Однако польская политика того времени требовала не столько формальных процедур, сколько сильных лидеров и определенной политической стабильности, даже если она и носила декоративный характер. Поэтому влияние на правительство получил Эдвард Рыдз-Смиглы, возглавлявший в молодости польскую войсковую организацию – группу подпольщиков, боровшихся за отделение Польского царства от Российской империи. Он был назначен на следующий день после смерти Пилсудского генеральным инспектором вооруженных сил, а через год была создана партия, ориентированная на радикальные националистические устремления Рыдз-Смиглы, – «Лагерь национального объединения».
Главной целью партии было провести Рыдз-Смиглы на пост президента, при этом методы борьбы с оппонентами были выбраны вполне в духе НСДАП, и активисты не чурались расправ над левоцентристскими силами. Расправлялись именно поддерживавшие действующего президента политические элиты, но при этом руками националистов-радикалов. Участились и еврейские погромы, и это тоже характеризует польскую национал-демократию как крайне близкую по своему строю к нацизму. Просто поляки «не угадали» с национальной самоидентификацией в рамках расовой теории Рейха.
К чести Польши, стоит отметить, что на ультраправую активность весьма уверенно ответили «левые». К польским коммунистам присоединились и профсоюзы, в итоге страна оказалась если и не на грани революции, то в стадии острейшего социально-политического раскола. И если бы не многократные заявления Эдварда Рыдз-Смиглы о категорическом неприятии политики и идеологии Гитлера, можно было бы утверждать, что в Польше появился свой деятель аналогичного плана. Только менее удачливый – сместить Мосцицкого ему так и не удалось вплоть до оккупации 1939 года.
Впрочем, польская система, во многом благодаря наследию Пилсудского, еще держалась. Даже после его смерти в 1938 году Польша продолжила экспансию и «вернула исконную территорию» Тешинской области, которую делила с Чехословакией после военного конфликта 1919–1920 годов. Более того, в 1939 году Польша пошла на принцип в соглашениях с Германией, отказав Рейху во всех его притязаниях, которые касались аннексии Данцига, вступления в Антикоминтерновский пакт и предоставления польского «коридора» к Балтийскому морю.
Однако ни для Гитлера, ни для западных держав принципиальная позиция Польши ничего не значила. Все слишком привыкли, что это буферная зона, лишенная государственности, а потому операция Третьего Рейха по очередному «оборонительному возвращению исконных германских земель на Востоке» прошла легко и непринужденно.

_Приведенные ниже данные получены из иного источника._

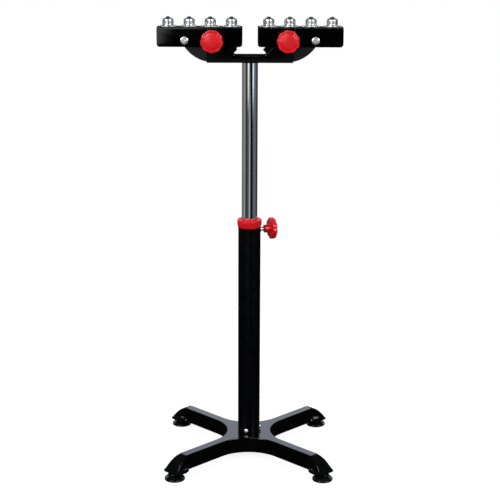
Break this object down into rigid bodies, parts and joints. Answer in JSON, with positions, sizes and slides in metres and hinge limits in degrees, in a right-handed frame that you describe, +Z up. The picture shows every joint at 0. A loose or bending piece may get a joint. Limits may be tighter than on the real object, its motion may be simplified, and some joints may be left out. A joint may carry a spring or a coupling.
{
  "type": "roller stand",
  "caption": "Roller stand: tilting channel arms with ball rollers, on a telescopic column clamped by a lobed knob, on a cast cross base with levelling feet.",
  "frame": {"origin": "on the floor under the column's axis", "axes": "+Z up along the column, +X along the arms, to the right seen from the side of the arms' knobs, +Y away from that side"},
  "size_m": [0.4, 0.3752, 1],
  "materials": {
    "base_paint": "cast iron with glossy black paint",
    "tube_paint": "satin black paint on steel tube",
    "head_paint": "semi-gloss black paint on steel sheet",
    "foot_plastic": "moulded black plastic",
    "red_plastic": "glossy red plastic",
    "guide_plastic": "black sliding plastic",
    "chrome": "chrome plating on steel tube",
    "zinc": "zinc-plated steel",
    "bright_zinc": "bright zinc-plated pressed steel",
    "ball_steel": "polished bearing steel"
  },
  "bodies": {
    "base": {"base_cross": "base_paint", "outer_tube": "tube_paint", "foot_screw_1": "zinc", "foot_screw_2": "zinc", "foot_screw_3": "zinc", "collar": "red_plastic", "clamp_nut": "zinc"},
    "column": {"inner_tube": "chrome", "inner_guide": "guide_plastic", "head_plug": "zinc", "head_bolt": "zinc", "head_bracket": "head_paint", "wing_left_front": "head_paint", "wing_left_back": "head_paint", "wing_right_front": "head_paint", "wing_right_back": "head_paint", "pivot_sleeve_left": "zinc", "pivot_sleeve_right": "zinc"},
    "arm_left": {"arm_channel_left": "head_paint", "pivot_bolt_left": "zinc", "pivot_washer_left": "zinc", "stop_bolt_left": "zinc", "stop_nut_left": "zinc", "stop_sleeve_left": "zinc", "ball_cup_left_1": "bright_zinc", "ball_cup_left_2": "bright_zinc", "ball_cup_left_3": "bright_zinc", "ball_cup_left_4": "bright_zinc"},
    "arm_right": {"arm_channel_right": "head_paint", "pivot_bolt_right": "zinc", "pivot_washer_right": "zinc", "stop_bolt_right": "zinc", "stop_nut_right": "zinc", "stop_sleeve_right": "zinc", "ball_cup_right_1": "bright_zinc", "ball_cup_right_2": "bright_zinc", "ball_cup_right_3": "bright_zinc", "ball_cup_right_4": "bright_zinc"},
    "clamp": {"clamp_knob": "red_plastic", "clamp_screw": "zinc"},
    "knob_left": {"pivot_knob_left": "red_plastic"},
    "knob_right": {"pivot_knob_right": "red_plastic"},
    "roller_left_1": {"ball_left_1": "ball_steel"},
    "roller_left_2": {"ball_left_2": "ball_steel"},
    "roller_left_3": {"ball_left_3": "ball_steel"},
    "roller_left_4": {"ball_left_4": "ball_steel"},
    "roller_right_1": {"ball_right_1": "ball_steel"},
    "roller_right_2": {"ball_right_2": "ball_steel"},
    "roller_right_3": {"ball_right_3": "ball_steel"},
    "roller_right_4": {"ball_right_4": "ball_steel"},
    "foot_front_left": {"foot_pad_front_left": "foot_plastic", "foot_stem_front_left": "zinc"},
    "foot_front_right": {"foot_pad_front_right": "foot_plastic", "foot_stem_front_right": "zinc"},
    "foot_back_left": {"foot_pad_back_left": "foot_plastic", "foot_stem_back_left": "zinc"},
    "foot_back_right": {"foot_pad_back_right": "foot_plastic", "foot_stem_back_right": "zinc"}
  },
  "joints": [
    {"name": "column_slide", "type": "slide", "parent": "base", "child": "column", "axis": [0, 0, 1], "range_m": [-0.338, 0.045]},
    {"name": "arm_tilt_left", "type": "hinge", "parent": "column", "child": "arm_left", "pos_m": [-0.0815, 0, 0.95], "axis": [0, 1, 0], "range_deg": [0, 45]},
    {"name": "arm_tilt_right", "type": "hinge", "parent": "column", "child": "arm_right", "pos_m": [0.0815, 0, 0.95], "axis": [0, -1, 0], "range_deg": [0, 45]},
    {"name": "clamp_turn", "type": "hinge", "parent": "base", "child": "clamp", "pos_m": [0, 0, 0.528], "axis": [0.9397, 0.342, 0], "continuous": true},
    {"name": "knob_turn_left", "type": "hinge", "parent": "arm_left", "child": "knob_left", "pos_m": [-0.0815, -0.03, 0.95], "axis": [0, -1, 0], "continuous": true},
    {"name": "knob_turn_right", "type": "hinge", "parent": "arm_right", "child": "knob_right", "pos_m": [0.0815, -0.03, 0.95], "axis": [0, -1, 0], "continuous": true},
    {"name": "ball_roll_left_1", "type": "hinge", "parent": "arm_left", "child": "roller_left_1", "pos_m": [-0.04, 0, 0.99205], "axis": [1, 0, 0], "continuous": true},
    {"name": "ball_roll_left_2", "type": "hinge", "parent": "arm_left", "child": "roller_left_2", "pos_m": [-0.0855, 0, 0.99205], "axis": [1, 0, 0], "continuous": true},
    {"name": "ball_roll_left_3", "type": "hinge", "parent": "arm_left", "child": "roller_left_3", "pos_m": [-0.131, 0, 0.99205], "axis": [1, 0, 0], "continuous": true},
    {"name": "ball_roll_left_4", "type": "hinge", "parent": "arm_left", "child": "roller_left_4", "pos_m": [-0.1765, 0, 0.99205], "axis": [1, 0, 0], "continuous": true},
    {"name": "ball_roll_right_1", "type": "hinge", "parent": "arm_right", "child": "roller_right_1", "pos_m": [0.04, 0, 0.99205], "axis": [1, 0, 0], "continuous": true},
    {"name": "ball_roll_right_2", "type": "hinge", "parent": "arm_right", "child": "roller_right_2", "pos_m": [0.0855, 0, 0.99205], "axis": [1, 0, 0], "continuous": true},
    {"name": "ball_roll_right_3", "type": "hinge", "parent": "arm_right", "child": "roller_right_3", "pos_m": [0.131, 0, 0.99205], "axis": [1, 0, 0], "continuous": true},
    {"name": "ball_roll_right_4", "type": "hinge", "parent": "arm_right", "child": "roller_right_4", "pos_m": [0.1765, 0, 0.99205], "axis": [1, 0, 0], "continuous": true},
    {"name": "foot_screw_front_left", "type": "slide", "parent": "base", "child": "foot_front_left", "axis": [0, 0, -1], "range_m": [0, 0.004]},
    {"name": "foot_screw_front_right", "type": "slide", "parent": "base", "child": "foot_front_right", "axis": [0, 0, -1], "range_m": [0, 0.004]},
    {"name": "foot_screw_back_left", "type": "slide", "parent": "base", "child": "foot_back_left", "axis": [0, 0, -1], "range_m": [0, 0.004]},
    {"name": "foot_screw_back_right", "type": "slide", "parent": "base", "child": "foot_back_right", "axis": [0, 0, -1], "range_m": [0, 0.004]}
  ]
}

В конце концов, западные державы придерживались принципа «права сильного», пока это не касалось их непосредственной безопасности. И последующее включение Польши в советский блок с формированием полноценной государственной системы, хоть и на социалистических рельсах, было в ту пору актом политического милосердия. Но, к сожалению, сегодня эта страна вновь – и опять же на ниве «национально-освободительного» движения – предпочитает быть пресловутым лимитрофом, только на менее явных условиях. С другой стороны, это выбор, к которому крайне трудно относиться с уважением, но вполне возможно отнестись с пониманием. И понимание это во многом зиждется на том, что судьба Польши далеко не уникальна.
2. Финляндия. Война за зависимость
Рассуждая о коллизиях вокруг геополитического положения Финляндии, важно обратить внимание на статус, полученный этой страной значительно раньше рассматриваемого межвоенного периода. После победы над Швецией в 1809 году российский император Александр I обещал Финляндии широкую автономию в составе Российской империи. Но получило Великое княжество Финляндское реальную, по европейским меркам, автономию уже значительно позже, при Александре II. Отчасти эта политика царской России была вызвана общей либерализацией в провинциях империи после правления Николая I, отчасти сказалась роль финнов в сопротивлении англо-французским силам, вторгшимся на западные рубежи империи во время Крымской войны.
Помимо общей технической модернизации княжества, Александр II на заседании финского сената в мае 1856 года провозгласил программу политических и экономических реформ. Что касается экономики, в целом суть преобразований в княжестве заключалась в организации национальной банковской и валютной системы. В 1862 году был открыт первый финский национальный банк, в 1865-м появилась практически независимая от рубля финская марка.
В сфере политики и культуры также произошли важные изменения: в том же 1862 году вышел манифест, который гарантировал всемерную поддержку финскому языку, в ущерб шведскому, который являлся «государственным» в период шведского владения этими территориями. В 1872 году была проведена образовательная реформа, и в финских земских школах стали учить на финском.